なお、残渣粉末のペレット化は、以下のようにし実施した。
粉末試料のペレット化:Se−K吸収端でのエッジジャンプが1程度になるように、試料量を調整し手動加圧の錠剤成型器を用い直径7mmのペレットに成型。
【0053】
なお、比較のために、4価セレン100mg/l溶液を用い、上記と同様に、当該4価セレン溶液中のセレンを実施例1の吸着剤に吸着させて凍結乾燥してペレット化した測定試料Bを調製し、6価セレンの測定試料Aと同様にして、XANESによる吸着剤残渣中のセレンの価数分析測定を実施した。
その結果を
図3に示す。
【0054】
なお、測定試料A及びBに対して、XANESによる吸着剤残渣中のセレンの価数分析を測定する前に、測定試料A及びBに対して予備測定を実施することにより、前記測定試料A及びBの乾燥がセレンの酸化還元及びXANESスペクトルに影響を及ぼさないことを確認した。
【0055】
更に、標準試料として、標準試料(STD)A:亜セレン酸ナトリウム(Se(IV))溶液(濃度0.1M)及び標準試料(STD)B:セレン酸ナトリウム(Se(VI)溶液(濃度0.1M)を用いて、XANESによるセレンの価数分析を実施し、その結果も
図2に示す。
【0056】
実施例1の吸着剤に6価セレン溶液を用いてセレンを吸着させた測定試料Aと、上記標準試料A(セレン酸ナトリウム溶液)とのSe−K−edge XANESスペクトルが一致していた。

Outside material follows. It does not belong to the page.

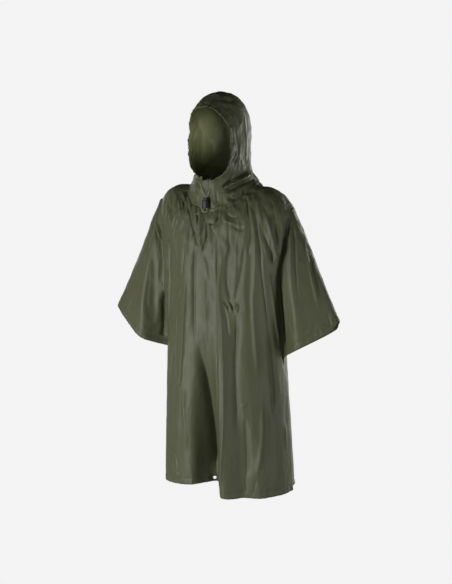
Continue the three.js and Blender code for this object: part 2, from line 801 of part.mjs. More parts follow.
// The drawcord is one cord with its two ends out at the throat, as two nodes.
// Both go down through the lock; one turns back in a loop, the other ends free.
const DRAWCORD_LEFT = [
  [6, -114.9, -12], [6, -117.4, -12.6], [5, -120.2, -20], [3, -124, -29], [1.2, -128, -36], [0.5, -129, -42],
  [0.5, -129, -60], [0.5, -129, -75], [2.4, -130.4, -81], [0.6, -132.6, -86.5], [-5, -134, -88.8],
  [-11, -134, -87], [-15.4, -133.4, -81], [-17.6, -132.4, -73], [-18.4, -131.6, -65],
];
const DRAWCORD_RIGHT = [
  [-29, -109.0, 5], [-29, -112, 4.4], [-26.6, -116, -5], [-20, -121.4, -18], [-12.6, -127.6, -30], [-9, -129, -38],
  [-8.5, -129, -44], [-8.5, -129, -60], [-8.5, -129, -75], [-10, -128.6, -80], [-17, -128.4, -86],
  [-28, -130.4, -92], [-40, -133.8, -98],
];

function cordMesh(name, points) {
  const curve = new THREE.CatmullRomCurve3(points.map((p) => new THREE.Vector3(...p)), false, 'centripetal');
  const steps = 2 * points.length;
  const rings = [];
  let up = new THREE.Vector3(1, 0, 0);
  for (let k = 0; k <= steps; k += 1) {
    const p = curve.getPointAt(k / steps);
    const along = curve.getTangentAt(k / steps);
    up.addScaledVector(along, -up.dot(along)).normalize();
    const across = new THREE.Vector3().crossVectors(along, up);
    const ring = [];
    for (let i = 0; i < 6; i += 1) {
      const a = 2 * Math.PI * i / 6;
      const q = p.clone().addScaledVector(up, CORD / 2 * Math.cos(a));
      ring.push(q.addScaledVector(across, CORD / 2 * Math.sin(a)));
    }
    rings.push(ring);
    up = up.clone();
  }
  return tubeMesh(name, rings, TRIM, false);
}

function solidOf(geometry) {
  const g = geometry.clone();
  g.deleteAttribute('normal');
  g.deleteAttribute('uv');
  const m = mergeVertices(g, 1e-4);
  const vertProperties = new Float32Array(m.getAttribute('position').array);
  const triVerts = new Uint32Array(m.getIndex().array);
  return new wasm.Manifold(new wasm.Mesh({ numProp: 3, vertProperties, triVerts }));
}

function geometryOf(solid) {
  const mesh = solid.getMesh();
  const geometry = new THREE.BufferGeometry();
  geometry.setAttribute('position', new THREE.BufferAttribute(new Float32Array(mesh.vertProperties), 3));
  geometry.setIndex(Array.from(mesh.triVerts));
  geometry.computeVertexNormals();
  return geometry;
}

// A rounded block standing on end, with the two cord holes through its length.
function lockBlock(name, width, depth, low, high) {
  const shape = new THREE.Shape();
  const r = depth / 2 - 1.2;
  const w = width / 2 - 1.2;
  shape.moveTo(-w + r, -r);
  shape.lineTo(w - r, -r);
  shape.absarc(w - r, 0, r, -Math.PI / 2, Math.PI / 2, false);
  shape.lineTo(-w + r, r);
  shape.absarc(-w + r, 0, r, Math.PI / 2, 1.5 * Math.PI, false);
  const body = new THREE.ExtrudeGeometry(shape, {
    depth: high - low - 2.4,
    curveSegments: 8,
    bevelThickness: 1.2,
    bevelSize: 1.2,
    bevelSegments: 2,
  });
  body.translate(LOCK.x, LOCK.y, low + 1.2);
  let solid = solidOf(body);
  for (const x of LOCK.holes) {
    const drill = new THREE.CylinderGeometry(LOCK.bore / 2, LOCK.bore / 2, 80, 12);
    drill.rotateX(Math.PI / 2);
    drill.translate(x, LOCK.y, (low + high) / 2);
    solid = solid.subtract(solidOf(drill));
  }
  return named(name, geometryOf(solid), PLASTIC);
}
const LOCK = { x: -4, y: -129, holes: [0.5, -8.5], bore: 3.8 };

function eyeletMesh(name) {
  const frame = holeFrame(front);
  const count = 24;
  const [low, high] = [0.4, 0.4 + EYELET_THICK];
  const rings = [];
  for (let k = 0; k < count; k += 1) {
    rings.push([[EYELET, high], [EYELET, low], [HOLE, low], [HOLE, high]].map(
      ([size, lift]) => holeRing(frame, size / 2, count, lift)[k],
    ));
  }
  const a = new THREE.Vector3().subVectors(rings[0][1], rings[0][0]);
  const b = new THREE.Vector3().subVectors(rings[1][0], rings[0][0]);
  const outward = new THREE.Vector3().subVectors(rings[0][0], frame.centre);
  if (a.cross(b).dot(outward) < 0) rings.forEach((ring) => ring.reverse());
  return tubeMesh(name, rings, METAL, true);
}

const poncho = new THREE.Group();
poncho.name = 'rain_poncho';
for (const piece of pieces) poncho.add(wallMesh(piece, shared));
poncho.add(channelMesh());
poncho.add(cordMesh('drawcord_left', DRAWCORD_LEFT));
poncho.add(cordMesh('drawcord_right', DRAWCORD_RIGHT));
poncho.add(lockBlock('cord_lock_body', 22, 14, -76, -49));
poncho.add(lockBlock('cord_lock_button', 17, 10, -48.6, -40));
poncho.add(eyeletMesh('hem_eyelet'));

export default poncho;
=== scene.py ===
import math

import bmesh
import bpy
import numpy as np
from mathutils import Matrix, Vector, noise


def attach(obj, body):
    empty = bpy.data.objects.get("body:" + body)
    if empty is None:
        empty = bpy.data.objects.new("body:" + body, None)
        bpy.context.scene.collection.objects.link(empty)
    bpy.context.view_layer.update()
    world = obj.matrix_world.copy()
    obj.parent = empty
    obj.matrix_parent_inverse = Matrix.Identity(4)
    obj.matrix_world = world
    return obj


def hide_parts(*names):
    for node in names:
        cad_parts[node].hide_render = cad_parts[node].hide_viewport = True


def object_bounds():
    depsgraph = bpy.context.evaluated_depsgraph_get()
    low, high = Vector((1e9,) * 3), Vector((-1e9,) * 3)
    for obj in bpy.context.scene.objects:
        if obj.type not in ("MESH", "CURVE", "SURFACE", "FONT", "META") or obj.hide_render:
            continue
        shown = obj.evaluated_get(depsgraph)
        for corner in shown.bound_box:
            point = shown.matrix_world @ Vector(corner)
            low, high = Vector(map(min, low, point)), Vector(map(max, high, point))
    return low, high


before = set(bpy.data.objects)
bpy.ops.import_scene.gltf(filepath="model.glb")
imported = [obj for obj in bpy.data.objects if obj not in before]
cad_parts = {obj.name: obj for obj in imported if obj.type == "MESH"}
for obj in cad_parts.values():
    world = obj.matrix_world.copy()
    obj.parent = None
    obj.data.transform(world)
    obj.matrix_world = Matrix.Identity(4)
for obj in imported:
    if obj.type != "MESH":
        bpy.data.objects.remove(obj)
cad_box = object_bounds()
scene = bpy.context.scene

# Viewpoint of the photograph: 27 degrees round to the garment's left side,
# 3.8 m away and slightly above its middle.

AZIMUTH = math.radians(27.0)
ELEVATION = math.radians(7.7)
DISTANCE = 3.8
METRES_PER_PIXEL = 0.0035
FOCAL_PIXELS = DISTANCE / METRES_PER_PIXEL
AIM = Vector((0.0, 0.0, -0.375))
AIM_SHIFT = 0.007
PHOTO_LONG_SIDE = 584
SENSOR = 36.0

level = Vector((math.cos(AZIMUTH), math.sin(AZIMUTH), 0.0))
backward = Vector((
    math.sin(AZIMUTH) * math.cos(ELEVATION),
    -math.cos(AZIMUTH) * math.cos(ELEVATION),
    math.sin(ELEVATION),
))
upward = backward.cross(level)
aim = AIM + AIM_SHIFT * level
camera_data = bpy.data.cameras.new("photo_camera")
camera_data.sensor_width = SENSOR
camera_data.lens = FOCAL_PIXELS * SENSOR / PHOTO_LONG_SIDE
camera_data.clip_end = 50.0
camera = bpy.data.objects.new("photo_camera", camera_data)
scene.collection.objects.link(camera)
camera.matrix_world = Matrix.Translation(aim + DISTANCE * backward) @ Matrix(
    (level, upward, backward)
).transposed().to_4x4()
scene.camera = camera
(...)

また、実施例1の吸着剤に4価セレン溶液を用いてセレンを吸着させた測定試料Bと、標準試料B(亜セレン酸ナトリウム溶液)とのSe−K−edge XANESスペクトルが一致していた。
これらの結果より、本発明の吸着剤は、セレンの価数を変えずにセレンを吸着していることがわかる。
【0057】
(比較例1及び比較例7)
セレン吸着剤として、塩化第二鉄六水和物(比較例1)のみ、塩化マグネシウム六水和物(比較例7)のみを用いて上記実施例1と同様にして、セレン吸着剤を調製し、上記セレン吸着試験を実施した。
その結果を表2に示す。
【0058】
(比較例2〜6)
塩化マグネシウム六水和物及び塩化第二鉄六水和物が表2に示す各モル比となるようにして塩化マグネシウム六水和物及び塩化第二鉄六水和物とをそれぞれ添加し、700mlの超純水を注いで混合して、塩化マグネシウム、塩化鉄混合溶液を調製した以外は、実施例1と同様にして、セレン吸着剤を調製し、上記セレン吸着試験を実施した。
その結果を表2に示す。
【0059】
(比較例8)
塩化マグネシウム六水和物及び塩化第二鉄六水和物が表2に示す各モル比となるようにして塩化マグネシウム六水和物及び塩化第二鉄六水和物とをそれぞれ添加し、700mlの超純水を注いで混合して、塩化マグネシウム及び塩化鉄混合溶液のpHを13となるように8N水酸化ナトリウム水溶液を添加した以外は、実施例1と同様にして、セレン吸着剤を調製し、上記セレン吸着試験を実施した。
その結果を表2に示す。
【0060】
【表2】
【0061】
上記表1及び表2より、本発明のセレン吸着剤は、還元等の前処理を必要とせずに優れたセレンの吸着除去能を有し、少量の吸着剤の添加でセレンの再溶出や脱着の懸念なく、6価セレンを処理することが可能である。